Pro Comparison: Myles Turner
It was very hard to find a good comparison for Thon Maker. Comparing him to Myles Turner, Maker is a very raw form of this, and would not give any sort of production we saw from Turner this year. Both players have star potential within them, but they were raw coming out of school, and need a coaching staff who will mold their weaknesses into strengths.
On offense, both players like to shoot from mid-range. Turner was not the most accurate three point shooter, much like Maker in high school, so I do not see this becoming a reliable threat for Maker for a few years in the NBA. In the paint, neither player has a very developed set of post moves, but they have moves to get the job done. They mainly work as a clean-up/dunk style player in the post. As passers, Maker shows better overall court vision, and could find his teammates out of the paint. Maker is the better ball handler, but this overconfidence in his handles does lead to turnovers, you do not see Turner commit.
On defense, both players struggle with overall defensive awareness, but are excellent shot blockers. In the post, their skinny frames can get bullied by bigger, stronger players, but their length makes it hard for those same opponents to get a shot off. Both players have decent lateral quickness, but nothing quick enough to guard the perimeter effectively against quicker, smaller players. Turner and Maker are and will be good shot blockers in the league, even if that is the only defensively skill Maker develops. In terms of rebounding, neither player is as dominant as they should be, as they lack the clear fundamentals, and try to rely on their length to secure boards.

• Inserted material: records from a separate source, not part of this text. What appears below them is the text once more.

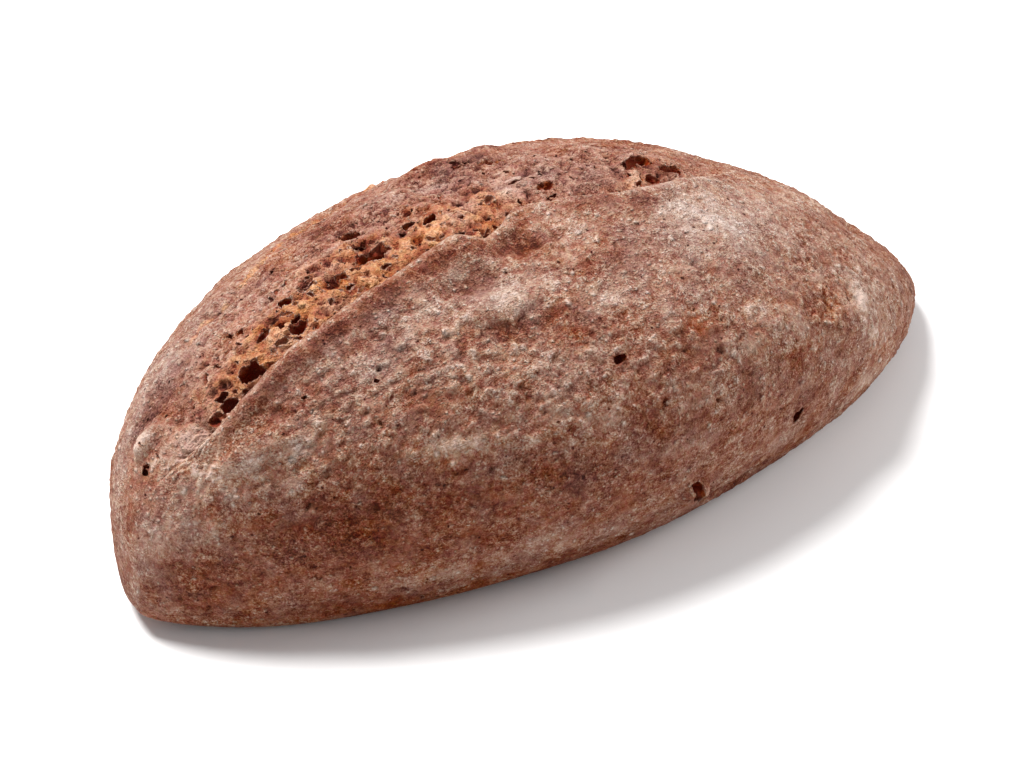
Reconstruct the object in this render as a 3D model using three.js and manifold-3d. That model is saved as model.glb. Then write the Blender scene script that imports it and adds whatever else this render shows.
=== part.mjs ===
// A hand-shaped rye loaf, baked free-standing on the oven floor, with one long slash along its crest.
// The slash has burst open: its near edge stands up as a thin ear of crust, and the torn crumb behind it is
// sunk, craggy and full of gas holes, up to the torn edge of the far crust.
//
// Frame: millimetres, +Z up, origin under the middle of the loaf on the surface it stands on.
// +X runs along the loaf, from the blunt end (-X) to the narrow end (+X). -Y is the near flank.

import * as THREE from "three";
import Module from "manifold-3d";
import { mergeVertices } from "three/addons/utils/BufferGeometryUtils.js";

// ---- Driving dimensions ----------------------------------------------------------------------------------

const LOAF_LENGTH = 250;
const LOAF_WIDTH = 125.4;
const LOAF_HEIGHT = 77.8;
const NOSE_HEIGHT = 7.2; // height of the very tip of either end
const WIDEST_AT = 0.453; // height of the widest point, as a share of the section's height
const BASE_WIDTH = 0.71; // width of the flat underside, as a share of the loaf's width
const BASE_LENGTH = 0.54; // length of the flat underside, as a share of the loaf's length
const BASE_LIFT_POWER = 3; // how suddenly the underside lifts towards the tips past that length
const END_LEAN = { blunt: 6.2, narrow: 9.2 }; // how far either end leans towards the near side
const EVEN_ENDS = [0.72, 0.98]; // from here to here, as shares of half the length, the two sides even out

// How the loaf narrows towards an end: (1 - |u|^power)^fall, with u from 0 in the middle to 1 at the tip.
const NEAR_TAPER = { blunt: [1.69, 0.78], narrow: [2, 0.713] };
const FAR_TAPER = { blunt: [1.94, 0.427], narrow: [2.07, 0.755] };
const TOP_TAPER = { blunt: [2.88, 0.419], narrow: [1.82, 0.849] };

const EAR_HEIGHT = 3.2; // how far the ear stands above the crust round it
const TROUGH_DEPTH = 4; // how far the crumb at the foot of the ear lies below it
const FAR_EDGE_STEP = 1.5; // how far the crumb lies below the far crust
const CRUST_BUMP_HEIGHT = 0.6; // of the crust's soft unevenness, up and down
const CRUST_BUMP_SPACING = 17;
const CRUMB_CRAG_HEIGHT = 1.5; // of the torn crumb's crags, up and down
const CRUMB_CRAG_SPACING = 9;

// A place on the crust is (x, g): x along the loaf in millimetres, and g in degrees round its girth, 0 at the
// widest point of the far side, 90 on the crest, 180 at the widest point of the near side, and -90 and 270 at
// the two edges of the flat underside.

// Lines along the loaf, as [x, value] at the places where they turn.
const EAR_LINE = [[-125, 112], [-103, 113.5], [-92, 108.5], [-70, 103.5], [-45, 100], [-34, 98.3],
  [-26, 100.5], [-19, 98], [-12, 94.5], [6, 98.5], [20, 101.7], [42, 98], [54, 93.5], [66, 87], [90, 90],
  [125, 90]];
const EAR_STRENGTH = [[-110, 0], [-98, 0.55], [-80, 1], [-36, 1], [-23, 0.6], [-10, 0.45], [18, 0.6],
  [44, 0.3], [62, 0]];
const BURST_STRENGTH = [[-120, 0], [-106, 0.5], [-86, 1], [-10, 1], [30, 0.8], [56, 0.5], [74, 0]];
const FAR_CRUST_EDGE = [[-122, 96], [-110, 62], [-90, 58], [-66, 52], [-30, 42], [0, 38], [30, 46], [56, 64],
  [76, 90]];

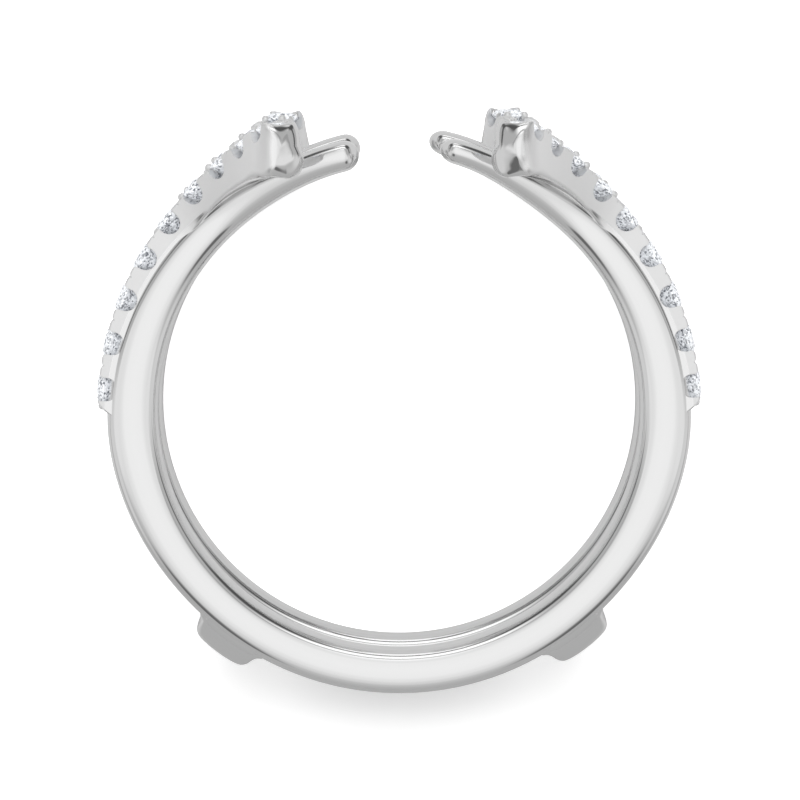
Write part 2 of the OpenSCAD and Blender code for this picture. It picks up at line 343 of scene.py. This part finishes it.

Myles Turner really emerged halfway through his rookie season. Unfortunately, Maker looks to need at least two more years of development before he could give Turner type rookie numbers. The good thing is Maker is so young, and many teams in the 20-30 range are looking for stash players to keep their salaries down. Maker and Turner are a new age of stretch fives, so predicting their future outlook is not easy, as they begin to set the precedent for what makes a good player at the five.